— Моей?! — Ясно было, о чем речь, но он нарочно валял дурака, боялся, что и Фред тоже, как Хорст Крюгер и Каппес, начнет мусолить любимую здесь тему о равной ответственности стран.
— Что — ты?! Маленький листок, занесенный случайным ветром…
— «Дубовый листок оторвался от ветки родимой, — перебил Александр. — И в степь укатился, жестокою бурей гонимый…»
— Это стихи?
— Лермонтов. Знаешь? Вот и я сейчас вроде того листка.
— Не-ет! — Фред покачал головой. — Я знаю таких, как этот листок. Но ты — нет. Ты скорее, как это? — колобок. Сказка такая, да? Даже сейчас я тебя везу, а ты вроде как сам едешь. «Я от дедушки ушел, я от бабушки ушел, и от тебя, волк, уйду». Так?
— А ты как бы хотел?
— Так, так! Отец рассказывал о русских, и я верил: умрут, а не выдадут. Душа большая, потому и прощают всем, даже вчерашним врагам. А тут приезжают от вас всякие, называют себя русскими, а ругают все русское, нехорошо ругают. Кому верить? А ты мне нравишься. Ты возвращаешь мне веру в слова отца.
— Не перехвали, — сказал Александр. — Аз есмь грешен, — сказал он по-русски, как мог, повторил по-немецки и замолчал, замаялся воспоминаниями о Саскии.
Фред засмеялся понимающе.
— То не грех.
— А знаешь, какой из семи смертных грехов самый страшный? Прелюбодеяние.
— Устарело.
— Что?
— Семь грехов. Теперь их больше. И самый страшный — унижение родины. Хуже, чем оскорбление матери.
— Интересно.
— Что интересно?
— Всё. И то, что именно ты это говоришь, и то, почему говоришь.

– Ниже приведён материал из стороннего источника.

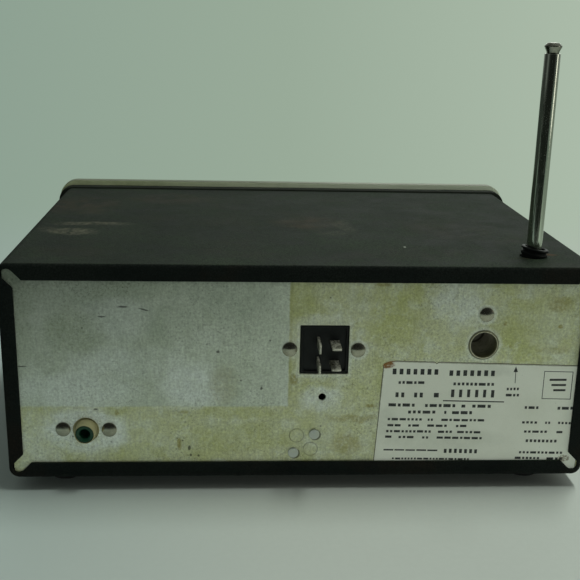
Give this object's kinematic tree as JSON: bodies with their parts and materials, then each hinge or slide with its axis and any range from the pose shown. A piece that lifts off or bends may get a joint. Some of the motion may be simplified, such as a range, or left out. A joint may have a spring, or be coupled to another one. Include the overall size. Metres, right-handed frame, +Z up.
{
  "type": "police scanner radio",
  "caption": "Tabletop scanner receiver: vinyl-clad steel case, slotted speaker, channel buttons, lamp window, two knobs, telescopic antenna and rear connectors.",
  "frame": {"origin": "bottom centre of the whole object, on the table under its feet", "axes": "+Z up, front panel faces -Y, +X to the right seen from the front"},
  "size_m": [0.2526, 0.2144, 0.1833],
  "materials": {
    "black_vinyl": "satin, fine leather grain",
    "rear_aluminium": "dull, stained",
    "aluminium": "brushed",
    "black_plastic": "satin moulded",
    "satin_trim": "satin",
    "plated_steel": "plated",
    "rivet_steel": "bright",
    "speaker_card": "matt",
    "circuit_board": "matt",
    "red_window": "clear red, polished",
    "button_ivory": "semi-gloss moulded",
    "core_iron": "lacquered laminations",
    "winding_tape": "matt tape",
    "tinned_shell": "tarnished tin plate",
    "green_insulator": "satin",
    "nylon": "satin",
    "chrome": "polished, lightly pitted",
    "foot_rubber": "matt",
    "label_paper": "aged, satin"
  },
  "bodies": {
    "cabinet": {"cabinet_sleeve": "black_vinyl", "rear_panel": "rear_aluminium", "chassis_tray": "aluminium", "faceplate": "aluminium", "volume_pot": "aluminium", "squelch_pot": "aluminium", "filter_capacitor": "aluminium", "front_bezel": "black_plastic", "speaker_grille": "black_plastic", "power_socket_body": "black_plastic", "antenna_jack_core": "black_plastic", "antenna_grommet": "black_plastic", "crystal_socket": "black_plastic", "trim_ring": "satin_trim", "speaker_frame": "plated_steel", "antenna_jack_shell": "plated_steel", "power_blade_1": "plated_steel", "power_blade_2": "plated_steel", "power_blade_3": "plated_steel", "power_blade_4": "plated_steel", "rivet_power_1": "rivet_steel", "rivet_power_2": "rivet_steel", "rivet_phono_1": "rivet_steel", "rivet_phono_2": "rivet_steel", "rivet_jack": "rivet_steel", "rivet_chassis_1": "rivet_steel", "rivet_chassis_2": "rivet_steel", "speaker_cone": "speaker_card", "main_board": "circuit_board", "channel_board": "circuit_board", "lamp_window": "red_window", "transformer_core": "core_iron", "transformer_winding": "winding_tape", "phono_jack_shell": "tinned_shell", "phono_jack_insulator": "green_insulator", "antenna_base_socket": "nylon", "antenna_tube_1": "chrome", "foot_1": "foot_rubber", "foot_2": "foot_rubber", "foot_3": "foot_rubber", "foot_4": "foot_rubber", "rating_label": "label_paper"},
    "channel_button_1": {"channel_button_1": "button_ivory"},
    "channel_button_2": {"channel_button_2": "button_ivory"},
    "channel_button_3": {"channel_button_3": "button_ivory"},
    "channel_button_4": {"channel_button_4": "button_ivory"},
    "channel_button_5": {"channel_button_5": "button_ivory"},
    "channel_button_6": {"channel_button_6": "button_ivory"},
    "channel_button_7": {"channel_button_7": "button_ivory"},
    "channel_button_8": {"channel_button_8": "button_ivory"},
    "scan_button": {"scan_button": "button_ivory"},
    "manual_button": {"manual_button": "button_ivory"},
    "volume_knob": {"volume_knob": "black_plastic", "volume_shaft": "plated_steel"},
    "squelch_knob": {"squelch_knob": "black_plastic", "squelch_shaft": "plated_steel"},
    "antenna_tube_2": {"antenna_tube_2": "chrome"},
    "antenna_tube_3": {"antenna_tube_3": "chrome"},
    "antenna_rod": {"antenna_rod": "chrome", "antenna_tip": "chrome"}
  },
  "joints": [
    {"name": "channel_button_1_press", "type": "slide", "parent": "cabinet", "child": "channel_button_1", "axis": [0, 1, 0], "range_m": [0, 0.0025]},
    {"name": "channel_button_2_press", "type": "slide", "parent": "cabinet", "child": "channel_button_2", "axis": [0, 1, 0], "range_m": [0, 0.0025]},
    {"name": "channel_button_3_press", "type": "slide", "parent": "cabinet", "child": "channel_button_3", "axis": [0, 1, 0], "range_m": [0, 0.0025]},
    {"name": "channel_button_4_press", "type": "slide", "parent": "cabinet", "child": "channel_button_4", "axis": [0, 1, 0], "range_m": [0, 0.0025]},
    {"name": "channel_button_5_press", "type": "slide", "parent": "cabinet", "child": "channel_button_5", "axis": [0, 1, 0], "range_m": [0, 0.0025]},
    {"name": "channel_button_6_press", "type": "slide", "parent": "cabinet", "child": "channel_button_6", "axis": [0, 1, 0], "range_m": [0, 0.0025]},
    {"name": "channel_button_7_press", "type": "slide", "parent": "cabinet", "child": "channel_button_7", "axis": [0, 1, 0], "range_m": [0, 0.0025]},
    {"name": "channel_button_8_press", "type": "slide", "parent": "cabinet", "child": "channel_button_8", "axis": [0, 1, 0], "range_m": [0, 0.0025]},
    {"name": "scan_button_press", "type": "slide", "parent": "cabinet", "child": "scan_button", "axis": [0, 1, 0], "range_m": [0, 0.0025]},
    {"name": "manual_button_press", "type": "slide", "parent": "cabinet", "child": "manual_button", "axis": [0, 1, 0], "range_m": [0, 0.0025]},
    {"name": "volume_turn", "type": "hinge", "parent": "cabinet", "child": "volume_knob", "pos_m": [0.062, -0.1, 0.032], "axis": [0, 1, 0], "range_deg": [-150, 150]},
    {"name": "squelch_turn", "type": "hinge", "parent": "cabinet", "child": "squelch_knob", "pos_m": [0.096, -0.1, 0.032], "axis": [0, 1, 0], "range_deg": [-150, 150]},
    {"name": "antenna_slide_1", "type": "slide", "parent": "cabinet", "child": "antenna_tube_2", "axis": [0, 0, 1], "range_m": [0, 0.105]},
    {"name": "antenna_slide_2", "type": "slide", "parent": "antenna_tube_2", "child": "antenna_tube_3", "axis": [0, 0, 1], "range_m": [0, 0.105]},
    {"name": "antenna_slide_3", "type": "slide", "parent": "antenna_tube_3", "child": "antenna_rod", "axis": [0, 0, 1], "range_m": [0, 0.105]}
  ]
}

— Прелюбодеяние хоть и извращенная форма, но все же — любо-деяние. И я не знаю, что из двух крайностей лучше в общении с женщиной — оставаться холодным камнем или напропалую флиртовать. Вон как ты вчера взбудоражил наших женщин.
— Может, это ты их взбудоражил.
— Ко мне они привыкли.
— А знаешь ли ты, что я тут чуть не влюбился? А она оказалась пастором. Саския… — Он сам удивился, как легко произнес это имя. Еще несколько дней назад не решился бы никому признаться в своем увлечении. А теперь мог сказать даже «чуть». Это могло означать только одно: наваждение проходит. Или Фред на него так влияет? Легко и просто было перед ним опорожнять душу от невысказанного. Как перед исповедником.
— Любая любовь лучше любой ненависти, — сказал Фред.
— Но лучше высокая любовь.
— Кто спорит?
— А высокая ненависть?
— Что?
— Ну… лучше сказать: святая ненависть.
— Звучит все равно как «святой сатана».
— Это все умствования, Фред. — Он помолчал и заговорил медленно: — Я здесь избегал разговоров о войне, а сейчас скажу: именно ненависть дала нам силы победить. Святая ненависть.
— Нет, нет! — Фред замахал сразу обеими руками, оторвав их от руля. — Отец говорил о вас совсем другое.
— Другое он говорил об отношении к пленным. А о стойкости русского солдата разве не говорил? О его выносливости, самоотверженности, презрении к смерти? Если бы ничего этого не было, как бы русские оказались в Берлине? Задумывался над этим?
— Конечно. Большая территория, большие материальные и людские ресурсы, наконец, ваш общественный строй, позволивший максимально централизовать и направить все средства и возможности на войну. Разве не так?
— Так, да не совсем. Слышал ты о таком понятии — массовый героизм? Задумывался ли о том, почему, несмотря на колоссальные потери на фронтах, число самоотверженных людей, героев, не убывало, а скорее наоборот? Одни герои погибали, откуда брались другие?
— Наверное, русские такие воинственные?
— Воинственные? Совсем нет. Русские скорее безмерные добряки, отчего и страдают на протяжении всей истории.
— А вон сколько захватили…
— Что захватили?
— До Тихого океана.
— Это не захваты, дорогой Фред. Тысячу лет, а может, и больше Россия, Русь сдерживала напор кочевой степи. И сдержала, и этим, кстати сказать, спасла Европу от разорения. А потом, когда кочевой образ хозяйствования в результате закономерных исторических процессов изжил себя, начался обратный процесс, — распространение на восток более передовой земледельческой культуры. Только и всего. Немногочисленные кочевые народы, которые жили на этих территориях, перешли на оседлый образ жизни и существуют поныне, имеют самоуправление, автономию. Ну-ка найди что-нибудь похожее, скажем, в Соединенных Штатах Америки?